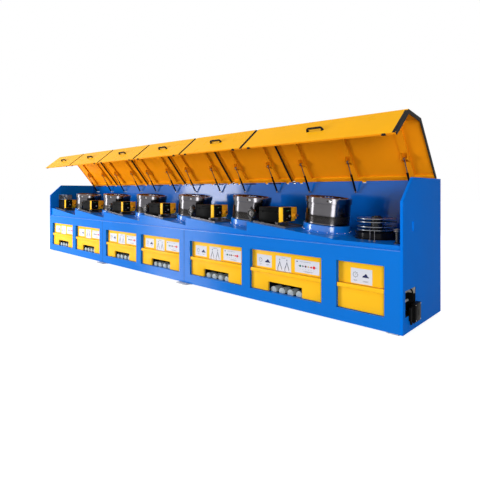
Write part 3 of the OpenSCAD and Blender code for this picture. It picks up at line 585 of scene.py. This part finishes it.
# Collars under the drums are blue castings on a flange that is bolted to the sloping deck. The drip
# trays beside them are bent sheet, grey with oil.
oily_steel = coating("oily steel", (0.17, 0.16, 0.16), 0.3, metal=0.7, ripple=0.25, ripple_size=14,
                     mottle=0.4)
blue_casting = coating("blue casting paint", (0.002, 0.165, 0.64), 0.13, shine=1.0, **paint_ripple)
dress(oily_steel, "drip_trays")
drum_offset, drum_y, collar_radius, collar_height = 1000, 560, 318, 100
flange_radius, bolt_circle, spindle_radius = 334, 326, 44
off_deck = (sin(deck_slope), 0, cos(deck_slope))
collars, collar_bolts = bmesh.new(), []
for n in every_station:
    place = on_deck(n, drum_offset, drum_y)
    turned(collars, [(60, -2), (flange_radius, -2), (flange_radius, 9), (331, 12), (322, 12),
                     (collar_radius, 16), (collar_radius, 92), (314, 98), (306, collar_height),
                     (60, collar_height)], place, 96)
    collar_bolts += [(place @ Vector((x, y, 11.5)), off_deck) for x, y in around(16, bolt_circle, 0.5)]
    disc(collars, spindle_radius, 54, place @ moved(0, 0, collar_height - 4), 32)
fit_piece(collars, "collars_turned", [blue_casting], ["drum_collars"])
dark_screws = screw_tree(oily_steel)
screws("collar_bolts", collar_bolts, dark_screws, 7, 6, 6)

# The capstan drums are cast, turned and polished: a wide rim band on top, a neck, a polished middle and
# the working band at the foot, dark with turns of drawn wire. A small clamp on the rim holds the wire's end.
drum_steel = coating("turned steel", (0.135, 0.13, 0.14), 0.15, metal=1.0, ripple=0.03, ripple_size=20,
                     mottle=0.25, grain_size=9)
wire_and_shade_black = coating("drawn wire and painted shade", (0.04, 0.036, 0.033), 0.28, metal=0.9, ripple=0.1, ripple_size=40,
                     mottle=0.3)
clamp_steel = coating("clamp steel", (0.55, 0.55, 0.56), 0.3, metal=1.0)
drum_radius, drum_height, drum_gap, rim_height, rim_proud, wound_height = 300, 355, 5, 75, 12, 125
wire_radius, wire_turns, wire_foot, wire_rise = 2.9, 16.0, 20, 100.0
top_floor, hub_screw_circle, top_hole_circle, clamp_turn = 18, 55, 185, radians(-57)
sideways = Matrix.Rotation(radians(90), 4, "Y")


def winding_tree(finish):
    """Nodes that wind a wire on a drum: a coil with a round section along it."""
    tree, given = growth_tree("wire winding", (
        ("Turns", "Float"), ("Coil radius", "Float"), ("Coil height", "Float"), ("Wire radius", "Float"),
        ("Steps", "Int"), ("Sides", "Int")))
    coil, section = node(tree, "GeometryNodeCurveSpiral"), node(tree, "GeometryNodeCurvePrimitiveCircle")
    wire = node(tree, "GeometryNodeCurveToMesh", Fill_Caps=True)
    join(tree, (given, "Turns", coil, "Rotations"), (given, "Steps", coil, "Resolution"),
         (given, "Coil radius", coil, "Start Radius"), (given, "Coil radius", coil, "End Radius"),
         (given, "Coil height", coil, "Height"), (given, "Sides", section, "Resolution"),
         (given, "Wire radius", section, "Radius"), (coil, "Curve", wire, "Curve"),
         (section, "Curve", wire, "Profile Curve"))
    return finished_tree(tree, wire, "Mesh", finish)


winding = winding_tree(wire_and_shade_black)
rim_foot = drum_height - rim_height
drum_profile = [(60, 1)] + [(drum_radius + out, z) for out, z in (
    (-3, 1), (0, 4), (0, 14), (-5, 16), (-5, wound_height), (0, wound_height + 3))]
drum_profile += [(drum_radius + out, rim_foot + up) for out, up in (
    (0, -9), (-5, -8), (-5, -1), (10, 0), (rim_proud, 2))]
drum_profile += [(drum_radius + out, drum_height - down) for out, down in (
    (rim_proud, 8), (9, 1), (4, 0), (-28, 0), (-31, 3), (-40, top_floor))]
drum_profile += [(r, drum_height - down) for r, down in ((90, top_floor), (84, 14), (80, 4), (0, 4))]
drum_profile += [(0, 92), (60, 92)]
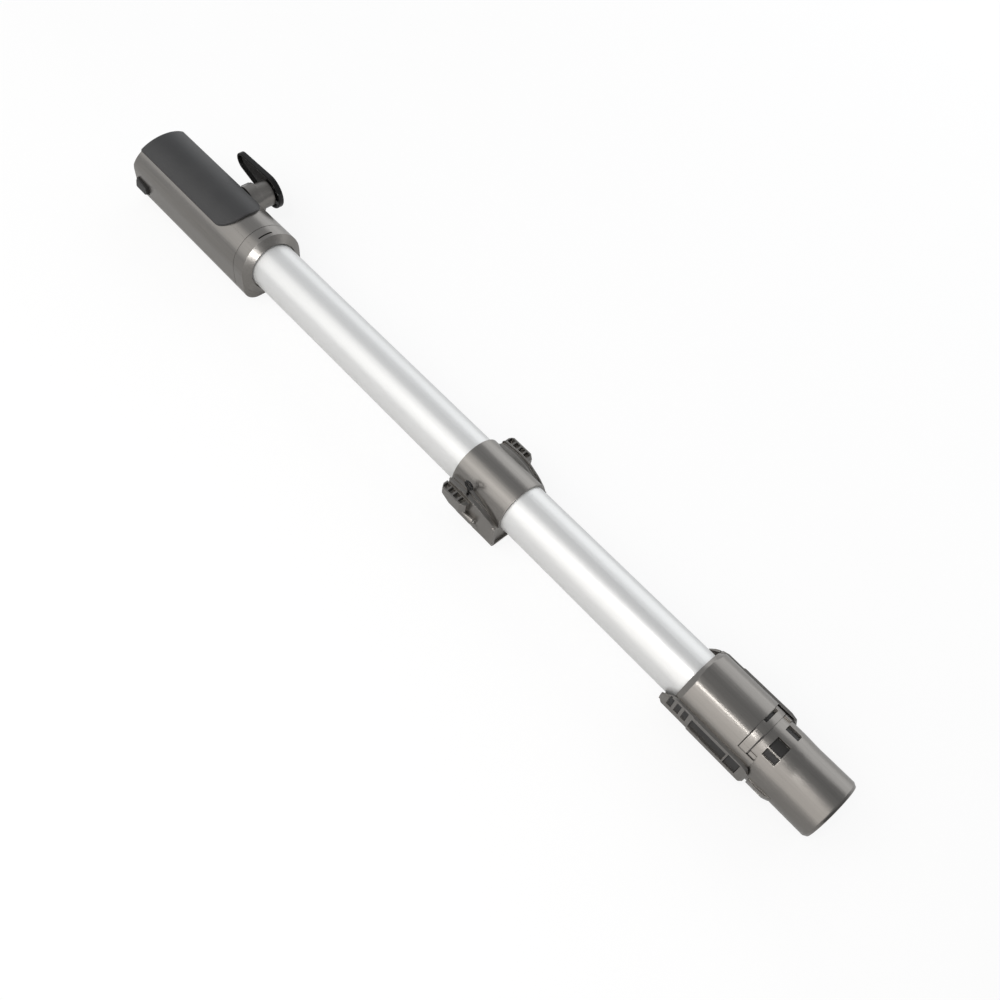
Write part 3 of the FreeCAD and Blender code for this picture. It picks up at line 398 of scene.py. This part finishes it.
def edgedCopy(name, nodeName, width, flat, clamp):
    piece = mergedCopy(nodeName, flat)
    if nodeName == "socket_cuff":
        roundSeam(piece)
    roundEdges(piece, width, clamp=clamp)
    return settle(piece, name, slotOf[nodeName], bodyOf[nodeName], nodeName)


edged = {
    # name: node, width of the rounded edges in mm, whether its triangles merge into flat faces, and
    # whether the rounding is held back where it would overlap
    "socketHousing": ("socket_housing", 0.3, True, False),
    "socketCuff": ("socket_cuff", 0.3, True, True),
    "cordHook": ("cord_hook", 0.6, True, True),
    "clipShell": ("clip_shell", 0.4, False, False),
    "clipSaddle": ("clip_saddle", 0.3, False, False),
    "toolPostLeft": ("tool_post_left", 0.25, False, False),
    "toolPostRight": ("tool_post_right", 0.25, False, False),
    "lowerCollar": ("lower_collar", 0.35, True, True),
    "toolRailLeft": ("tool_rail_left", 0.3, True, True),
    "toolRailRight": ("tool_rail_right", 0.3, True, True),
    "spigotTube": ("spigot", 0.3, False, False),
    "releaseButtonLeft": ("release_button_left", 0.5, True, True),
    "releaseButtonRight": ("release_button_right", 0.5, True, True),
}
for pieceName, (nodeName, width, flat, clamp) in edged.items():
    edgedCopy(pieceName, nodeName, width, flat, clamp)
print("edges rounded")


# Soft panel, with the lip that runs round it

softPanel = {"lip": 0.9, "step": 0.12, "edge": 0.3,
             # its top faces are this near the crown in mm, and face up this much
             "top": 0.3, "facing": 0.5}


def makeSoftPanel():
    piece = mergedCopy("grip_panel")
    only(piece)
    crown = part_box("grip_panel")[1][2]
    bpy.ops.object.mode_set(mode="EDIT")

    def onCrown(face):
        return (Vector((face.center.y, face.center.z)).length > crown - softPanel["top"] * mm
                and face.normal.z > softPanel["facing"])

    pick(piece, "polygons", onCrown)
    bpy.ops.mesh.inset(thickness=softPanel["lip"] * mm, depth=0)
    bpy.ops.mesh.inset(thickness=softPanel["step"] * mm, depth=softPanel["step"] * mm)
    bpy.ops.object.mode_set(mode="OBJECT")
    roundEdges(piece, softPanel["edge"], segments=3)
    settle(piece, "softPanel", "soft_panel", "wand", "grip_panel")


makeSoftPanel()
print("soft panel done")


# Thin bars that follow the round of the wand; lengths in mm, angles from straight up towards +Y

trim = {"edge": 0.08, "merge": 0.002, "lift": 0.02}  # lift is the room left over the floor below


def curvedBar(name, slot, x, reach, angles, steps=12):
    # a small upright rectangle spun about the tube's axis
    middle = (reach[0] + reach[1]) / 2 * mm
    first = math.radians(angles[0])
    bpy.ops.object.select_all(action="DESELECT")
    bpy.ops.mesh.primitive_plane_add(
        size=1, rotation=(math.pi / 2 - first, 0, 0),
        location=((x[0] + x[1]) / 2 * mm, middle * math.sin(first), middle * math.cos(first)))
    piece = bpy.context.object
    piece.scale = ((x[1] - x[0]) * mm, (reach[1] - reach[0]) * mm, 1)
    only(piece)
    bpy.ops.object.transform_apply(location=True, rotation=True, scale=True)
    bpy.ops.object.mode_set(mode="EDIT")
    bpy.ops.mesh.select_all(action="SELECT")
    bpy.ops.mesh.spin(steps=steps, angle=math.radians(angles[1] - angles[0]), center=(0, 0, 0),
                      axis=(1, 0, 0))
    bpy.ops.mesh.select_all(action="SELECT")
    bpy.ops.mesh.remove_doubles(threshold=trim["merge"] * mm)
    bpy.ops.mesh.normals_make_consistent(inside=False)
    bpy.ops.object.mode_set(mode="OBJECT")
    roundEdges(piece, trim["edge"], segments=1)
    return settle(piece, name, slot, "wand")


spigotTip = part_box("spigot")[1][0] / mm

# painted shade: dark plates on the floors of the spigot's three windows stand in for the shade in these
# recesses; side and turn are the room round a plate
windowShadePlates = {"fromTip": 45.8, "long": 8.6, "floor": 18.9, "thick": 0.3, "side": 0.15, "turn": 0.5,
                "angles": ((-39, -26), (-23.5, -1.5), (17, 33))}


def plateReach():
    return windowShadePlates["floor"] + trim["lift"], windowShadePlates["floor"] + windowShadePlates["thick"]


def makeWindowShadePlates():
    start = spigotTip - windowShadePlates["fromTip"]
    side, turn = windowShadePlates["side"], windowShadePlates["turn"]
    for number, (low, high) in enumerate(windowShadePlates["angles"], 1):
        curvedBar("windowShadePlate%d" % number, "dark", (start + side, start + windowShadePlates["long"] - side),
                  plateReach(), (low + turn, high - turn))


# painted shade: a dark plate in the slit of the spigot's ring stands in for the shade inside the slit
ringSlit = {"fromTip": 57.1, "long": 1.7, "angles": (0, 36)}


def makeSlitShadePlate():
    start = spigotTip - ringSlit["fromTip"]
    curvedBar("slitShadePlate", "dark", (start, start + ringSlit["long"]), plateReach(), ringSlit["angles"])


# the collar's inner rim, seen beside the ring at the ends of the collar's front
collarRim = {"fromTip": (51.0, 46.5), "reach": (20.1, 21.6), "angles": ((-68, -47), (40, 68))}


def makeCollarRim():
    span = [spigotTip - back for back in collarRim["fromTip"]]
    for name, angles in zip(("collarRimLeft", "collarRimRight"), collarRim["angles"]):
        curvedBar(name, "shell", span, collarRim["reach"], angles)


# painted shade: a dark bar in the seam between housing and cuff stands in for the shade in the gap
seamShadeLine = {"before": 0.12, "after": 0.18, "reach": (23.5, 24.2), "angles": (-88, 88), "steps": 48}


def makeSeamShadeLine():
    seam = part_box("socket_cuff")[0][0] / mm
    curvedBar("seamShadeLine", "dark", (seam - seamShadeLine["before"], seam + seamShadeLine["after"]),
              seamShadeLine["reach"], seamShadeLine["angles"], seamShadeLine["steps"])


makeWindowShadePlates()
makeSlitShadePlate()
makeCollarRim()
makeSeamShadeLine()
print("thin bars done")


# Painted shade: dark linings in the grooves of the tool rails stand in for the shade inside them, in mm

railShadeLining = {
    "thick": 0.25,
    # along the rail from its upper end, height, and how deep the floor lies in the rail
    "floors": ((5.7, 8.7, -4.1, 6.1, 1.5), (11.1, 14.1, -4.1, 6.1, 1.5), (16.5, 19.5, -4.1, 6.1, 1.5),
               (22.7, 47.8, -5.1, 5.1, 1.5), (49.2, 57.3, -5.1, 6.7, 1.14)),
}


def makeRailShadeLining(name, nodeName, way):
    low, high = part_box(nodeName)
    start = low[0] / mm
    face = max(abs(low[1]), abs(high[1])) / mm
    bpy.ops.object.select_all(action="DESELECT")
    bpy.ops.object.add(type="MESH", location=(0, 0, 0))
    piece = bpy.context.object
    only(piece)
    bpy.ops.object.mode_set(mode="EDIT")
    for first, last, bottom, top, depth in railShadeLining["floors"]:
        middle = ((start + (first + last) / 2) * mm, way * (face - depth + trim["lift"]) * mm,
                  (bottom + top) / 2 * mm)
        bpy.ops.mesh.select_all(action="DESELECT")
        bpy.ops.mesh.primitive_plane_add(size=1, rotation=(math.pi / 2, 0, 0), location=middle)
        bpy.ops.transform.resize(value=((last - first) * mm, 1, (top - bottom) * mm),
                                 center_override=middle)
        bpy.ops.mesh.extrude_region_move(
            TRANSFORM_OT_translate={"value": (0, way * railShadeLining["thick"] * mm, 0)})
    bpy.ops.mesh.select_all(action="SELECT")
    bpy.ops.mesh.normals_make_consistent(inside=False)
    bpy.ops.object.mode_set(mode="OBJECT")
    roundEdges(piece, trim["edge"], segments=1)
    return settle(piece, name, "dark", "wand")


makeRailShadeLining("railShadeLiningLeft", "tool_rail_left", -1)
makeRailShadeLining("railShadeLiningRight", "tool_rail_right", 1)
print("rails lined")


# Loop beside the left post, its wire a little fuller than the node's

clipLoop = {"fuller": 0.13, "edge": 0.05}


def makeClipLoop():
    piece = mergedCopy("clip_loop")
    only(piece)
    bpy.ops.object.mode_set(mode="EDIT")
    bpy.ops.mesh.select_all(action="SELECT")
    bpy.ops.transform.shrink_fatten(value=clipLoop["fuller"] * mm)
    bpy.ops.object.mode_set(mode="OBJECT")
    roundEdges(piece, clipLoop["edge"], segments=1)
    settle(piece, "clipLoop", "hook", "wand", "clip_loop")


makeClipLoop()
print("loop done")


# Leaf springs behind the buttons, drawn at rest; the fixed end is this far from the axis in mm, and
# pressed is the share of its length that a spring keeps when its button is pressed

leafSpring = {"fixedEnd": 17.1, "pressed": 0.69, "edge": 0.06}


def makeLeafSpring(name, side):
    nodeName = "button_spring_" + side
    piece = mergedCopy(nodeName)
    roundEdges(piece, leafSpring["edge"], segments=1)
    settle(piece, name, "steel", "wand", nodeName)
    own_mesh(piece)


makeLeafSpring("leafSpringLeft", "left")
makeLeafSpring("leafSpringRight", "right")
print("leaf springs in")


# Floor and light

paper = {"colour": (0.62, 0.62, 0.62, 1), "glow": 0.75, "white": 1.13, "size": 8, "middle": 0.32,
         "drop": 0.02,  # mm under the wand
         # painted reflection: how white it glows in reflections, dim left of the wand for the shade
         # there, and bright right of it
         "leftGloss": 0.075, "rightGloss": 0.37, "glossTurn": (-0.15, 0.25),
         "farGloss": 0.9, "farTurn": (0.2, 0.5)}


def seenRay(sheet, *kinds):
    # 1 for the kinds of ray that are to see white
    wires = [sheet.node("ShaderNodeLightPath", {}, {}, out=kind) for kind in kinds]
    total = wires[0]
    for wire in wires[1:]:
        total = total.highest(wire)
    return total


def makeFloor():
    bpy.ops.object.select_all(action="DESELECT")
    bpy.ops.mesh.primitive_plane_add(
        size=paper["size"], location=(paper["middle"], 0, cadBox[0][2] - paper["drop"] * mm))
    floor = bpy.context.object
    floor.name = "floor"
    material = bpy.data.materials.new("floorPaper")
    material.use_nodes = True
    sheet = Sheet(material.node_tree)
    sheet.tree.nodes.remove(sheet.tree.nodes["Principled BSDF"])
    matt = sheet.node("ShaderNodeBsdfDiffuse", {}, {"Color": paper["colour"]})
    glow = sheet.node("ShaderNodeEmission", {}, {"Color": (1, 1, 1, 1), "Strength": paper["white"]})
    seen = seenRay(sheet, "Is Camera Ray") * paper["glow"]
    place = sheet.node("ShaderNodeTexCoord", {}, {}, out="Object")
    across = sheet.node("ShaderNodeSeparateXYZ", {}, {0: place}, out="Y")
    # painted reflection and shade: in reflections the floor glows dim left of the wand, standing in for
    # the shade there, and brighter to the right and far right
    gloss = (paper["leftGloss"]
             + across.smooth(*paper["glossTurn"]) * (paper["rightGloss"] - paper["leftGloss"])
             + across.smooth(*paper["farTurn"]) * (paper["farGloss"] - paper["rightGloss"]))
    mirrored = seenRay(sheet, "Is Glossy Ray", "Is Transmission Ray") * gloss
    mix = sheet.node("ShaderNodeMixShader", {}, {0: seen.highest(mirrored), 1: matt, 2: glow})
    sheet.join(mix, sheet.tree.nodes["Material Output"].inputs["Surface"])
    floor.data.materials.append(material)


# a black card before the spigot's end; the camera doesn't see it
blackCard = {"place": (0.82, 0.0, 0.035), "size": (0.24, 0.11), "colour": (0.03, 0.03, 0.03, 1),
             "rough": 0.9}


def makeBlackCard():
    bpy.ops.object.select_all(action="DESELECT")
    bpy.ops.mesh.primitive_plane_add(size=1, rotation=(0, math.pi / 2, 0), location=blackCard["place"])
    card = bpy.context.object
    card.name = "blackCard"
    card.scale = (blackCard["size"][1], blackCard["size"][0], 1)
    material = bpy.data.materials.new("cardBlack")
    material.use_nodes = True
    shader = material.node_tree.nodes["Principled BSDF"]
    shader.inputs["Base Color"].default_value = blackCard["colour"]
    shader.inputs["Roughness"].default_value = blackCard["rough"]
    card.data.materials.append(material)
    card.visible_camera = False


# soft boxes stand round the tube's axis, at an angle from straight up towards +Y; each has its
# middle and length along the wand
softBoxes = {
    "leftFar": {"angle": -44, "spread": 64, "reach": 1.1, "middle": -1.05, "length": 0.9, "glow": 0.74,
                "tint": (1.0, 0.98, 0.95)},
    "leftMid": {"angle": -44, "spread": 64, "reach": 1.1, "middle": -0.23, "length": 0.74, "glow": 1.08,
                "tint": (1.0, 0.98, 0.95)},
    "leftNear": {"angle": -59, "spread": 58, "reach": 1.1, "middle": 0.71, "length": 1.18, "glow": 1.25,
                 "tint": (1.0, 0.965, 0.93)},
    "leftBand": {"angle": -40, "spread": 18, "reach": 1.0, "middle": 0.13, "length": 0.6, "glow": 0.8,
                 "tint": (1.0, 0.98, 0.96)},
    "leftStrip": {"angle": -26, "spread": 12, "reach": 1.0, "middle": 0.5, "length": 0.16, "glow": 14.0,
                  "tint": (1.0, 0.98, 0.96)},
    "rightFar": {"angle": 69, "spread": 40, "reach": 1.2, "middle": -0.85, "length": 1.3, "glow": 0.84,
                 "tint": (0.98, 0.99, 1.0)},
    "rightNear": {"angle": 67, "spread": 46, "reach": 1.2, "middle": 0.55, "length": 1.5, "glow": 1.2,
                  "tint": (0.98, 0.99, 1.0)},
}
fillLamp = {"target": (0.14, 0, 0), "way": (0.963, -0.24, 0.06), "reach": 3.4, "size": 0.6, "glow": 26.0}
# the sky is brighter towards the wand's upper end
sky = {"colour": (0.95, 0.97, 1.0, 1), "near": 0.32, "far": 0.58, "turn": (-0.75, 0.05)}


def addLamp(name, place, target, size, glow, tint=(1, 1, 1)):
    data = bpy.data.lights.new(name, "AREA")
    data.shape = "RECTANGLE"
    data.size, data.size_y = size
    data.energy = glow * math.pi * size[0] * size[1]
    data.color = tint
    lamp = bpy.data.objects.new(name, data)
    aim = (Vector(target) - Vector(place)).normalized()
    along = Vector((1, 0, 0))
    along = (along - aim * along.dot(aim)).normalized()
    turn = Matrix((along, (-aim).cross(along), -aim)).transposed().to_4x4()
    lamp.matrix_world = Matrix.Translation(place) @ turn
    lamp.visible_camera = False
    bpy.context.scene.collection.objects.link(lamp)


def makeLight():
    world = bpy.data.worlds.new("studio")
    bpy.context.scene.world = world
    world.use_nodes = True
    sheet = Sheet(world.node_tree)
    way = sheet.node("ShaderNodeTexCoord", {}, {}, out="Generated")
    near = sheet.node("ShaderNodeSeparateXYZ", {}, {0: way}, out="X").smooth(*sky["turn"])
    strength = sky["far"] + near * (sky["near"] - sky["far"])
    plain = sheet.node("ShaderNodeBackground", {}, {"Color": sky["colour"], "Strength": strength})
    white = sheet.node("ShaderNodeBackground", {}, {"Color": (1, 1, 1, 1), "Strength": 1.0})
    mix = sheet.node("ShaderNodeMixShader", {}, {0: seenRay(sheet, "Is Camera Ray"), 1: plain, 2: white})
    sheet.join(mix, sheet.tree.nodes["World Output"].inputs["Surface"])
    for name, box in softBoxes.items():
        angle, reach = math.radians(box["angle"]), box["reach"]
        place = (box["middle"], reach * math.sin(angle), reach * math.cos(angle))
        width = 2 * reach * math.tan(math.radians(box["spread"] / 2))
        addLamp(name, place, (box["middle"], 0, 0), (box["length"], width), box["glow"], box["tint"])
    way = Vector(fillLamp["way"]).normalized()
    addLamp("fill", Vector(fillLamp["target"]) + way * fillLamp["reach"], fillLamp["target"],
            (fillLamp["size"], fillLamp["size"]), fillLamp["glow"])


makeFloor()
makeBlackCard()
makeLight()
print("floor and light ready")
=-=-=-=-=
- _The task_
Copy out every line of the listing that contains the string "scene".

- _Solution for this problem_
Write part 3 of the OpenSCAD and Blender code for this picture. It picks up at line 585 of scene.py. This part finishes it.
Write part 3 of the FreeCAD and Blender code for this picture. It picks up at line 398 of scene.py. This part finishes it.
    bpy.context.scene.collection.objects.link(lamp)
    bpy.context.scene.world = world